What you will do
Give every line of the material again, exactly as written.

((

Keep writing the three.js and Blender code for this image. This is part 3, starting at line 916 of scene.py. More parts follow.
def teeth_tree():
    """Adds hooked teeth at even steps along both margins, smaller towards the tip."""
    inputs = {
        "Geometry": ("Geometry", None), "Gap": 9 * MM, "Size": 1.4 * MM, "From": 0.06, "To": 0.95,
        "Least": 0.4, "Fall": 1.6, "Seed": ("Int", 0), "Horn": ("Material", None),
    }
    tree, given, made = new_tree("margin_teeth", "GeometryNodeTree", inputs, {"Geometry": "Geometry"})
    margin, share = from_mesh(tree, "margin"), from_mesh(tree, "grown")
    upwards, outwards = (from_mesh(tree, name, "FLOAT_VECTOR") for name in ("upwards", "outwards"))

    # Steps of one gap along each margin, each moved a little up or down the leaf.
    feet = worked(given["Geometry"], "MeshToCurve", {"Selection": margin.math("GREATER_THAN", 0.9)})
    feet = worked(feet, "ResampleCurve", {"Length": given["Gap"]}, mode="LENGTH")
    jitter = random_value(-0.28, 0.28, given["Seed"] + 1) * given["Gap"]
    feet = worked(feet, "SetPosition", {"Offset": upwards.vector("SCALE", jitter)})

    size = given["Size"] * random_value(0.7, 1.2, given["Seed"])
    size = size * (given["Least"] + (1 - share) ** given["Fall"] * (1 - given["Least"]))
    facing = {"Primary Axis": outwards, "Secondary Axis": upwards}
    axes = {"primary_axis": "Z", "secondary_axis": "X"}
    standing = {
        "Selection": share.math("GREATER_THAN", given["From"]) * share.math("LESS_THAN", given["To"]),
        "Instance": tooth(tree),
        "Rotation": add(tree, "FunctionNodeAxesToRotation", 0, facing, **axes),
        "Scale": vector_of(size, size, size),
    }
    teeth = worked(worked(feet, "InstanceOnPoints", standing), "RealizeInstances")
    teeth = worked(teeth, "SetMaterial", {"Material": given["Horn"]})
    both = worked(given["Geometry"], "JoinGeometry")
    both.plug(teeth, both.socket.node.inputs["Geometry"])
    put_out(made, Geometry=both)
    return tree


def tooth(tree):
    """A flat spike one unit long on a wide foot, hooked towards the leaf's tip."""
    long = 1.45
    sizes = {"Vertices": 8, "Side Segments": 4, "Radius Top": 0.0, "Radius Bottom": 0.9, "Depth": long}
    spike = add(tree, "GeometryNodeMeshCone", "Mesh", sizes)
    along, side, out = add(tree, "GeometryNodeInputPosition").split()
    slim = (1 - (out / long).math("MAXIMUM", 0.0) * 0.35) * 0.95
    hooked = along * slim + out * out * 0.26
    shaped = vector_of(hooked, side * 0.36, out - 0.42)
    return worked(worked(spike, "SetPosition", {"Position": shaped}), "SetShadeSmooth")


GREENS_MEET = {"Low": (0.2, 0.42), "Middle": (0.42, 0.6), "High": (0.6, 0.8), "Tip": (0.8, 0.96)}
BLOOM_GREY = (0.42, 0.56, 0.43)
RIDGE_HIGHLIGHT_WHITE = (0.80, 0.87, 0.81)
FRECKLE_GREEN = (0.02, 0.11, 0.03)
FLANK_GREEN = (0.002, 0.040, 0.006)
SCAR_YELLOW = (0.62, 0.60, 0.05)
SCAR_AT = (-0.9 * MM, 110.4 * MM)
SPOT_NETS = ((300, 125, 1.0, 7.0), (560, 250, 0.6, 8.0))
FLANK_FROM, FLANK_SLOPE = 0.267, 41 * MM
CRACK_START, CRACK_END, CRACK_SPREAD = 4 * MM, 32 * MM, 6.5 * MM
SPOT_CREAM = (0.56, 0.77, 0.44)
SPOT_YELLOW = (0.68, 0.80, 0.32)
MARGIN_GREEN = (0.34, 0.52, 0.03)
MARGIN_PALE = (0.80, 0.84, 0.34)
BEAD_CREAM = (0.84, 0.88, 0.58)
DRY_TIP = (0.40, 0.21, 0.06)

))

The reply
Keep writing the three.js and Blender code for this image. This is part 3, starting at line 916 of scene.py. More parts follow.
def teeth_tree():
    """Adds hooked teeth at even steps along both margins, smaller towards the tip."""
    inputs = {
        "Geometry": ("Geometry", None), "Gap": 9 * MM, "Size": 1.4 * MM, "From": 0.06, "To": 0.95,
        "Least": 0.4, "Fall": 1.6, "Seed": ("Int", 0), "Horn": ("Material", None),
    }
    tree, given, made = new_tree("margin_teeth", "GeometryNodeTree", inputs, {"Geometry": "Geometry"})
    margin, share = from_mesh(tree, "margin"), from_mesh(tree, "grown")
    upwards, outwards = (from_mesh(tree, name, "FLOAT_VECTOR") for name in ("upwards", "outwards"))

    # Steps of one gap along each margin, each moved a little up or down the leaf.
    feet = worked(given["Geometry"], "MeshToCurve", {"Selection": margin.math("GREATER_THAN", 0.9)})
    feet = worked(feet, "ResampleCurve", {"Length": given["Gap"]}, mode="LENGTH")
    jitter = random_value(-0.28, 0.28, given["Seed"] + 1) * given["Gap"]
    feet = worked(feet, "SetPosition", {"Offset": upwards.vector("SCALE", jitter)})

    size = given["Size"] * random_value(0.7, 1.2, given["Seed"])
    size = size * (given["Least"] + (1 - share) ** given["Fall"] * (1 - given["Least"]))
    facing = {"Primary Axis": outwards, "Secondary Axis": upwards}
    axes = {"primary_axis": "Z", "secondary_axis": "X"}
    standing = {
        "Selection": share.math("GREATER_THAN", given["From"]) * share.math("LESS_THAN", given["To"]),
        "Instance": tooth(tree),
        "Rotation": add(tree, "FunctionNodeAxesToRotation", 0, facing, **axes),
        "Scale": vector_of(size, size, size),
    }
    teeth = worked(worked(feet, "InstanceOnPoints", standing), "RealizeInstances")
    teeth = worked(teeth, "SetMaterial", {"Material": given["Horn"]})
    both = worked(given["Geometry"], "JoinGeometry")
    both.plug(teeth, both.socket.node.inputs["Geometry"])
    put_out(made, Geometry=both)
    return tree


def tooth(tree):
    """A flat spike one unit long on a wide foot, hooked towards the leaf's tip."""
    long = 1.45
    sizes = {"Vertices": 8, "Side Segments": 4, "Radius Top": 0.0, "Radius Bottom": 0.9, "Depth": long}
    spike = add(tree, "GeometryNodeMeshCone", "Mesh", sizes)
    along, side, out = add(tree, "GeometryNodeInputPosition").split()
    slim = (1 - (out / long).math("MAXIMUM", 0.0) * 0.35) * 0.95
    hooked = along * slim + out * out * 0.26
    shaped = vector_of(hooked, side * 0.36, out - 0.42)
    return worked(worked(spike, "SetPosition", {"Position": shaped}), "SetShadeSmooth")


GREENS_MEET = {"Low": (0.2, 0.42), "Middle": (0.42, 0.6), "High": (0.6, 0.8), "Tip": (0.8, 0.96)}
BLOOM_GREY = (0.42, 0.56, 0.43)
RIDGE_HIGHLIGHT_WHITE = (0.80, 0.87, 0.81)
FRECKLE_GREEN = (0.02, 0.11, 0.03)
FLANK_GREEN = (0.002, 0.040, 0.006)
SCAR_YELLOW = (0.62, 0.60, 0.05)
SCAR_AT = (-0.9 * MM, 110.4 * MM)
SPOT_NETS = ((300, 125, 1.0, 7.0), (560, 250, 0.6, 8.0))
FLANK_FROM, FLANK_SLOPE = 0.267, 41 * MM
CRACK_START, CRACK_END, CRACK_SPREAD = 4 * MM, 32 * MM, 6.5 * MM
SPOT_CREAM = (0.56, 0.77, 0.44)
SPOT_YELLOW = (0.68, 0.80, 0.32)
MARGIN_GREEN = (0.34, 0.52, 0.03)
MARGIN_PALE = (0.80, 0.84, 0.34)
BEAD_CREAM = (0.84, 0.88, 0.58)
DRY_TIP = (0.40, 0.21, 0.06)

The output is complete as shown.